>>
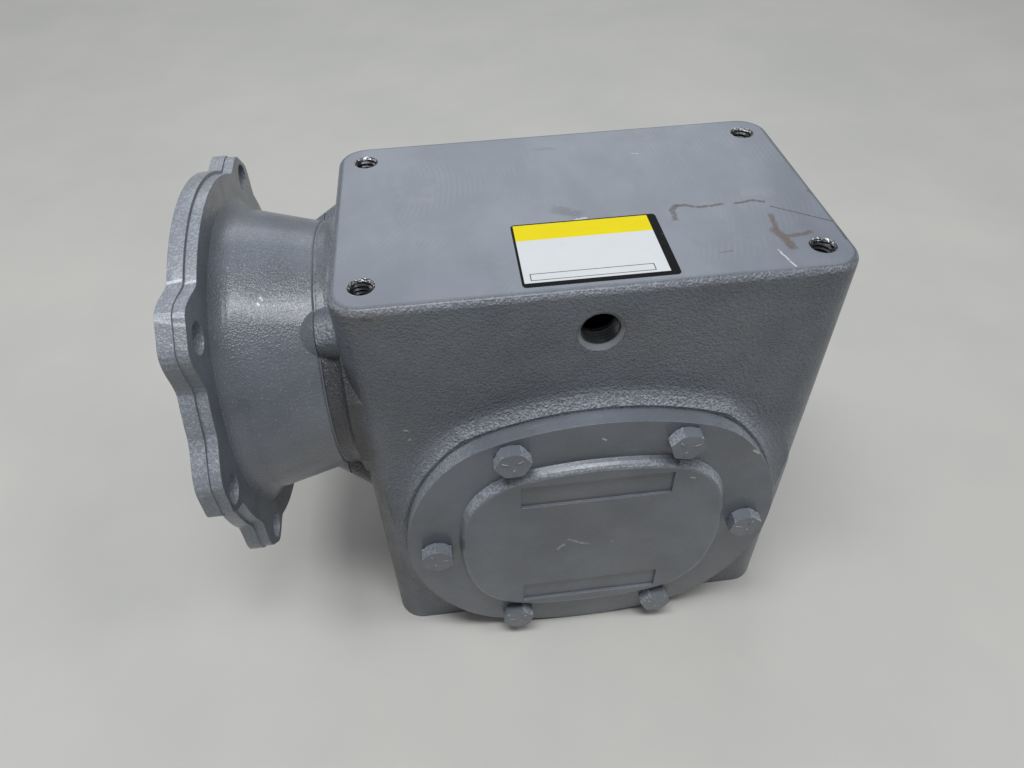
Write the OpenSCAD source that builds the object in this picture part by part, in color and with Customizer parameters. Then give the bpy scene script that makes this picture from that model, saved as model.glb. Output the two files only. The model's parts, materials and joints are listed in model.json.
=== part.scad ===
// Right-angle worm gear reducer: one cast housing, a hollow input worm behind a
// motor flange, a throated bronze wheel and a solid output shaft on taper bearings.
// X runs along the worm, Y along the output shaft, Z up. The origin lies on the
// base face, under the crossing of the two shaft directions.

/* [Housing] */
// Length of the housing along the worm
housing_length = 185; // [178:1:200]
// Depth of the housing along the output shaft, without its cover bosses
housing_depth = 113; // [111:1:124]
// Height of the housing from base to machined top
housing_height = 200; // [198:1:225]
// Height of the output axis above the base
output_height = 73; // [72:0.5:75]
// Thickness of the end walls
end_wall = 12; // [9:0.5:14]
// Thickness of the side walls that carry the covers
side_wall = 10.5; // [9.5:0.5:12]
// Thickness of the floor and of the roof
floor_wall = 10; // [7:0.5:12]
// Plan radius of the four upright corners
corner_radius = 12; // [6:0.5:14]
// Radius of the cast edge under the machined top
edge_radius = 3; // [1:0.5:4]
// Height of the boss under each cover
boss_height = 3; // [2:0.5:5]
// Width of the cove that runs out of each cover boss
cove_width = 10; // [6:0.5:11]
// Length of the neck that carries the motor flange
neck_length = 8; // [6:0.5:12]
// Outer radius of the neck
neck_radius = 52; // [50:0.5:54]

/* [Mounting holes] */
// Spacing of the tapped mounting holes along X
mount_spacing_x = 161.3; // [158:0.1:164]
// Spacing of the tapped mounting holes along Y
mount_spacing_y = 85.8; // [82:0.1:88]
// Drilled radius of the tapped holes in the machined top
mount_hole_radius = 3.97; // [3:0.01:4.3]
// Drilled radius of the tapped holes in the base
base_hole_radius = 4.67; // [4.4:0.01:5.5]
// Depth of the tapped mounting holes
mount_hole_depth = 20; // [12:0.5:26]
// Countersink width round the tapped mounting holes
mount_chamfer = 0.9; // [0.4:0.1:1.5]

/* [Oil ports] */
// Drilled radius of a pipe-threaded port
port_radius = 7.2; // [5.5:0.1:8.5]
// Depth of the chamfer at the mouth of a port
port_chamfer = 1.3; // [0.6:0.1:1.8]
// Distance of the filling port below the machined top
fill_drop = 18.6; // [16:0.1:22]
// Height of the drain port above the base
drain_height = 26; // [24:0.5:34]

/* [Gearing] */
// Teeth on the wheel
wheel_teeth = 30; // [28:1:32]
// Axial module of the worm
gear_module = 3.3867; // [3.3:0.0001:3.45]
// Pitch diameter of the worm
worm_pitch_diameter = 31.75; // [31:0.05:33]
// Pressure angle in the axial plane
pressure_angle = 20; // [18:0.5:22]
// Clearance left on each flank, half of the backlash
flank_clearance = 0.2; // [0.16:0.01:0.26]
// Face width of the wheel
wheel_face = 22; // [18:0.5:24]
// Greatest radius of the wheel, over the corners of the teeth
wheel_outer_radius = 56.6; // [55.5:0.1:57.2]
// Radius at which the bronze rim seats on its hub
rim_seat_radius = 36; // [34:0.5:38]
// Whole turns of thread on the worm
thread_turns = 5; // [4:1:5]

/* [Input side] */
// Radius of the motor shaft bore in the hollow worm
input_bore_radius = 7.94; // [6:0.01:8.5]
// Depth of the motor shaft bore
input_bore_depth = 50; // [44:0.5:52]
// Width of the input key seat
input_key_width = 4.8; // [3:0.1:5.5]
// Depth of the input key seat beyond the bore
input_key_depth = 2.1; // [1.5:0.1:2.6]
// Distance of the quill's end behind the face of the motor flange
quill_setback = 12.5; // [10:0.5:16]

/* [Motor flange] */
// Length of the bell from the neck gasket to the motor face
bell_length = 43.5; // [42:0.5:50]
// Bolt circle diameter for the motor
motor_pcd = 149.2; // [148:0.1:151]
// Radius of the motor bolt holes
motor_hole_radius = 5.55; // [4.5:0.05:6]
// Radius of the register that centres the motor
register_radius = 57.15; // [56:0.05:58.5]
// Depth of the register
register_depth = 4.8; // [3:0.1:5.5]
// Thickness of the flange plate
flange_thickness = 9.5; // [8:0.5:12]
// Radius of the flange plate between its ears
flange_radius = 73.4; // [72:0.1:75]
// Radius over the longest ears
ear_radius = 85.3; // [83.5:0.1:88]
// Height of the step at the rim's parting line
rim_draft = 1.4; // [0.3:0.1:2]
// Radius of the fillet between the bell and the plate
bell_fillet = 8.6; // [6:0.1:10]
// Outer radius of the bell where its fillet begins
bell_large_radius = 58.4; // [57:0.1:60]
// Thickness of the bell wall
bell_wall = 6; // [5:0.25:7]
// Thickness of the bell's floor against the neck
bell_floor = 9; // [7:0.5:11]

/* [Output shaft] */
// Radius of the output extension
output_radius = 14.2875; // [12:0.0125:15]
// Length of the output extension beyond its cover hub
output_length = 58; // [40:1:80]
// Width of the output key seat
output_key_width = 6.35; // [5:0.05:8]
// Depth of the output key seat
output_key_depth = 3.6; // [2:0.1:4.5]
// Radius of the seat for the wheel's hub
wheel_seat_radius = 19.05; // [18:0.05:20]
// Length of the wheel's hub
hub_length = 40; // [36:0.5:44]

/* [Covers] */
// Radius of the round edge of a cover
cover_radius = 80.2; // [78:0.1:82]
// Half height of a cover
cover_flat = 72; // [70:0.5:73]
// Radius of the flatter arcs along a cover's top and bottom
cover_brow = 130; // [110:1:160]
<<
**Task objective**
Begin with the first line of the data above and, please, print each line exactly until you have printed the line containing "two shaft directions."; print nothing else.

**Solved exercise**
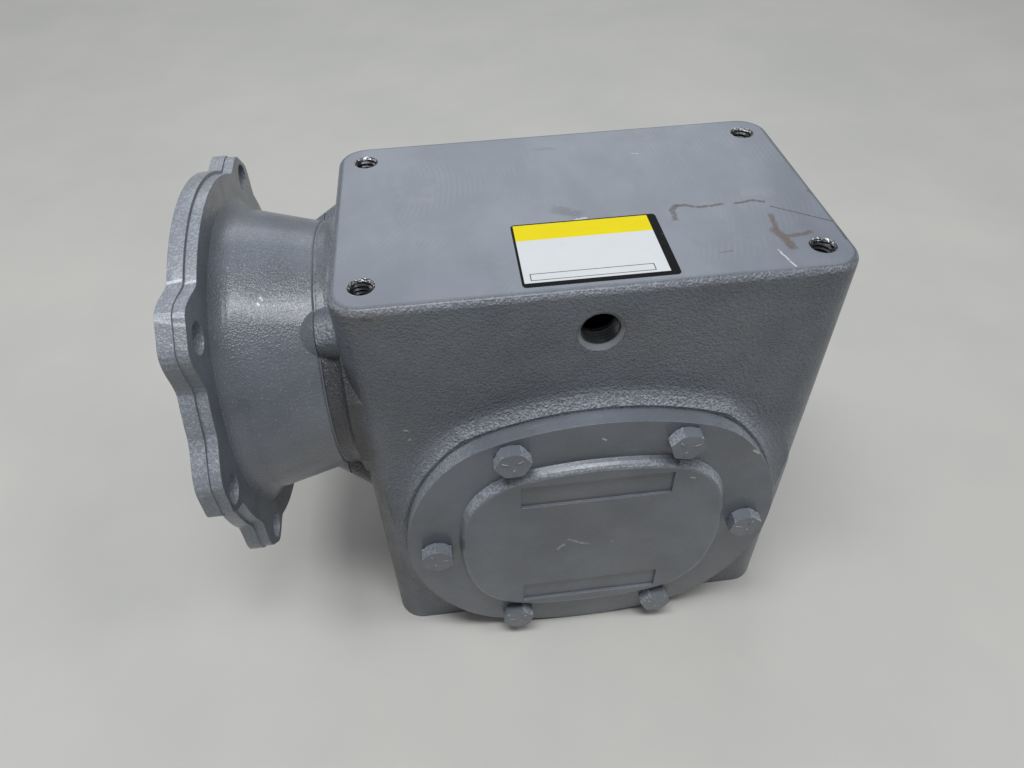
Write the OpenSCAD source that builds the object in this picture part by part, in color and with Customizer parameters. Then give the bpy scene script that makes this picture from that model, saved as model.glb. Output the two files only. The model's parts, materials and joints are listed in model.json.
=== part.scad ===
// Right-angle worm gear reducer: one cast housing, a hollow input worm behind a
// motor flange, a throated bronze wheel and a solid output shaft on taper bearings.
// X runs along the worm, Y along the output shaft, Z up. The origin lies on the
// base face, under the crossing of the two shaft directions.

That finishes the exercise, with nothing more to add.